THE Easter holidays give school pupils time to recharge their batteries and have a bit of fun, doing activities they love to do.

For some that is hanging out at a local park, going on a shopping trip, or heading up into hills.

At Menstrie, one of the draws for youngsters is Menstrie Burn and the Glen above, but one afternoon in the early 1920s tragedy struck, and a boy was killed.

On Monday 2nd April 1923, it was the start of the holidays. A group of boys and girls had left Alloa and headed to Menstrie to go up the glen and onto Menstrie Hill to have a picnic.

They got as far as the Washing Lin of Menstrie Burn where they stopped to have their picnic. They built a fire and ate their lunch round it, enjoying their adventure. They then proceeded up the face of the hill.

One member of the group was 12-year-old William Thomson, son of George Thomson, a mechanic in Alloa.

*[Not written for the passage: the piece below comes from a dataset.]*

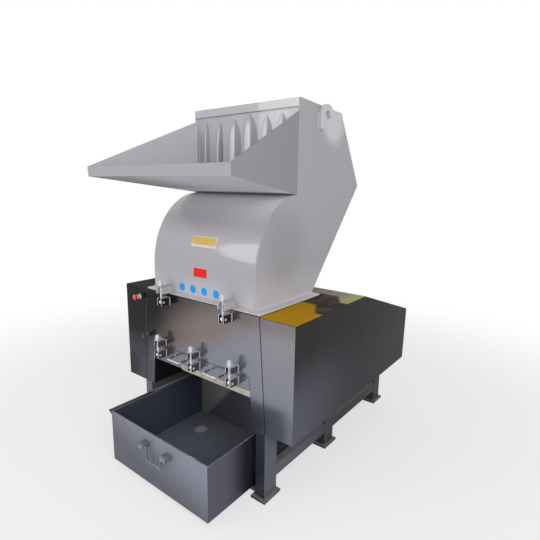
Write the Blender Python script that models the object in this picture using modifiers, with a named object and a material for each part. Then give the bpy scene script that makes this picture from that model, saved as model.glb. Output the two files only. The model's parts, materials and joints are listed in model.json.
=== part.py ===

He lived at Hill Street in Alloa and, like many his age, enjoyed venturing into the Ochils. On that day he suddenly slipped on some soft ground, lost his footing, and fell around 30 feet into the burn below. As he fell, his head hit a overhanging rock and he landed in around four feet of water.

His friends were horrified. George Thomson, his friend from Tullibody Road in Alloa, made his way down the side of the crevasse until he reached him.

He saw him in the water and without any thought for his own safety, jumped into the pool and hauled William to the bank.

Meanwhile, four others ran to Menstrie police station to raise the alarm. They spoke to Constable Gow and told him what had happened.

He phoned Dr Davidson in Alva to come as quickly as he could, then followed the children to the place of the incident. By the time he got there, he could see the boy was already dead and there was nothing he could do.

William's body was taken back to the police station by which time Dr Davidson had arrived in the village. He examined him and fund that he had died of a broken neck. The body was then taken to the mortuary at Alloa.

William was buried at Sunnyside Cemetery on 4th April 1923. It was a sombre affair.

While the hills are a wonderful playground for many, danger is never too far away.